The short answer is no, an overdraft will not affect your credit scores. Your banking information is not regularly sent to the credit bureaus because it is your money, not borrowed money. So long as you bring your balance back to $0 or greater and pay the overdraft bank fees in a timely manner, your credit scores won’t be impacted.
Can An Overdraft Affect Your Credit Scores If You Don’t Pay It Back?
If you do not pay back your overdraft balance, your bank has the right to close your bank account and send the amount owing to a collection agency. If this happens, it could negatively impact your credit scores as it would appear on your credit report and stay there for seven years, even if you pay it.
Can Overdraft Protection On Credit Cards and Lines of Credit Affect Credit?
If you have overdraft protection that is linked to a credit card or line of credit, your bank will use the funds from there to cover your transactions when your bank account has insufficient funds.
- Line Of Credit – With a line of credit, you’ll owe interest on the amount you’ve overdrawn. If you fail to make your minimum payments on your line of credit, it could impact your credit scores. Moreover, by adding your overdrawn balance to your line of credit, you’ll be increasing your debt-to-credit ratio which may also affect your credit scores.
- Credit Card – With a credit card, your bank will cover your overdrawn amount with a credit card cash advance. This means the cash advance interest rates will apply on the amount overdrawn using your credit card. Similar to a line of credit, your credit scores may be affected if you fail to pay back your cash advance.
Could NSF Payees Affect Your Credit?
An NSF cheque is unlikely to impact your credit scores so long as you handle the situation in a reasonable amount of time. However, the person or entity you were trying to pay with that cheque is still looking for their money. Since they haven’t been paid, they have the right and authority to send your account into collections which could negatively affect your credit scores.
Could Credit Card Payment NSF Cheques Affect Your Credit?
If you issue a cheque to pay your credit card and it bounces, you will be charged an NSF fee.
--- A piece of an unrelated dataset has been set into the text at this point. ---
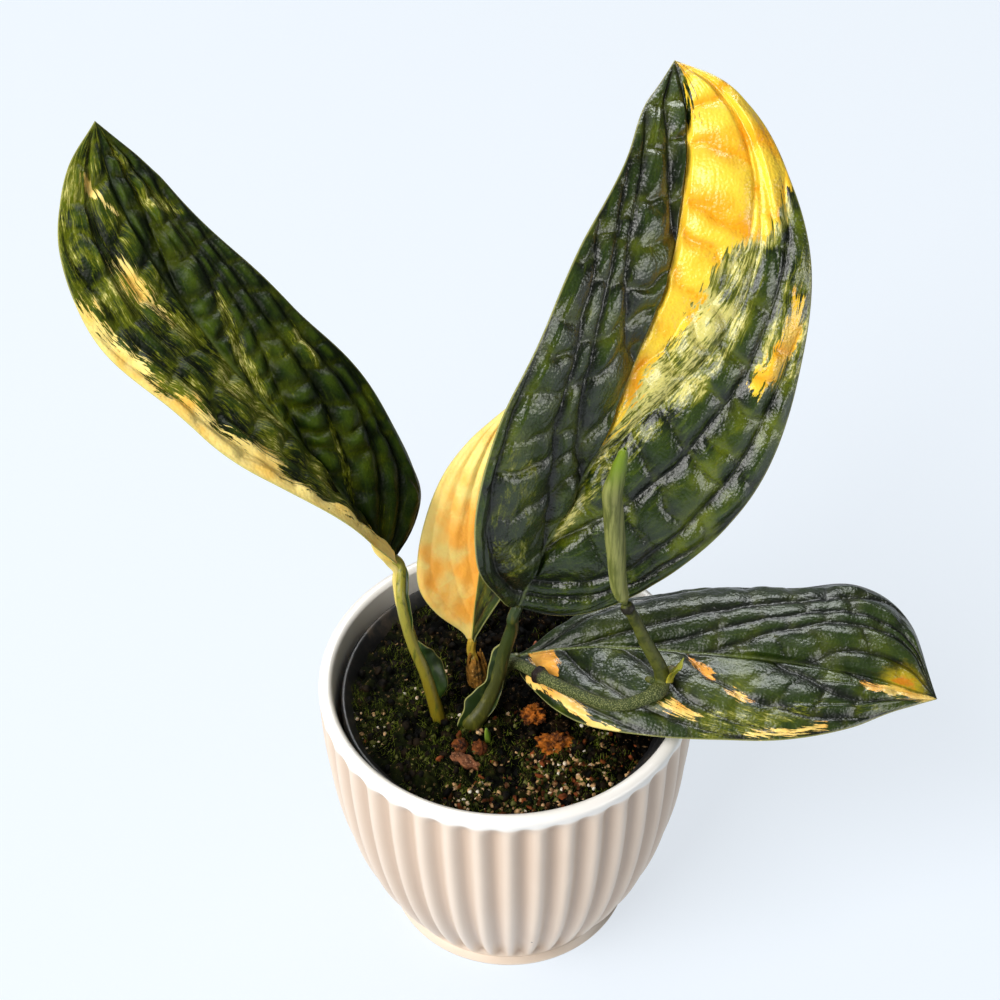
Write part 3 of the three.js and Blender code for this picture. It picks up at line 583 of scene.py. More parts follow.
def bladeSurface(half, t, u):  # smooth blade without its quilting: point, normal and half width
    curve, side = half["curve"], half["side"]
    along = curveAlong(curve, t)
    face = ease(0, 1, t)[..., None]
    up = square(np.array(half["faceAtBase"]) * (1 - face) + np.array(half["faceAtTip"]) * face, along)
    right = np.cross(along, up)
    width = halfWidth(half, t)
    fold = np.radians(eased(half["folds"], t))
    curl = np.radians(eased(half["curls"], t))
    tilt = fold - curl * u
    out = width * (np.sin(fold) - np.sin(tilt)) / curl
    rise = width * (np.cos(tilt) - np.cos(fold)) / curl
    point = curveAt(curve, t) + side * out[..., None] * right + rise[..., None] * up
    normal = np.cos(tilt)[..., None] * up - side * np.sin(tilt)[..., None] * right
    share = np.clip(width / 12, 0, 1)
    wave = half["wave"] * u**3 * np.sin(2 * np.pi * half["waves"] * t + side) * share
    soft = ease(0, 3, width * u)[..., None]
    return point + normal * wave[..., None], unit(up * (1 - soft) + normal * soft), width


def veinShares(half, u):  # where each vein, and the two ends of the blade, cross the share u
    lines = [np.zeros_like(u)]
    for line in half["veins"]:
        across, along = np.array(line).T / 100
        place = smoothLine(across, along, np.minimum(u, across[-1]))
        beyond = np.maximum(u - across[-1], 0)
        lines.append(np.maximum(place + beyond * 0.4, lines[-1] + 0.004))
    lines.append(np.maximum(1.0 + 0.3 * u, lines[-1] + 0.004))
    return np.array(lines)


def stripPlaces(half, t, u, width):  # strip number with its fraction, way along it, and its width
    columns = u[0]
    lines = veinShares(half, columns)
    number = np.arange(len(lines))
    strip = np.stack([np.interp(t[:, j], lines[:, j], number) for j in range(len(columns))], axis=1)
    table = np.arange(0, len(lines) - 0.99, 0.125)
    rows = np.clip([np.interp(table, number, lines[:, j]) for j in range(len(columns))], 0, 1).T
    length = half["curve"]["length"]
    across = halfWidth(half, rows) * columns
    steps = np.hypot(np.diff(across, axis=1), np.diff(rows * length, axis=1))
    reach = np.concatenate([np.zeros((len(table), 1)), np.cumsum(steps, axis=1)], axis=1)
    way = np.stack([np.interp(strip[:, j], table, reach[:, j]) for j in range(len(columns))], axis=1)
    slopeT = np.gradient(strip, t[:, 0], axis=0)
    slopeU = np.gradient(strip, columns, axis=1)
    widening = np.gradient(width, t[:, 0], axis=0)
    slopeX = slopeU / np.maximum(width, 0.5)
    slopeY = (slopeT - slopeX * u * widening) / length
    return strip, way, 1 / np.maximum(np.hypot(slopeX, slopeY), 0.03)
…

If you don’t pay the NSF fee within 30 days, your account may be considered delinquent and reported to the credit bureaus. You also still owe the balance of your credit card which could be sent into collections too. Delinquent accounts can have a negative impact on your credit scores.
FAQs On Overdraft Protection And Credit Scores
How to avoid NSF fees?
How do I avoid using overdraft protection?
What is overdraft protection for?
Relying on overdraft protection services is not a healthy method of handling your finances. Ensuring you can comfortably afford your debt and lifestyle is a major key to financial success. If you’re experiencing problems with overdrafts or debt issues, consult a credit counsellor to help you get out of debt.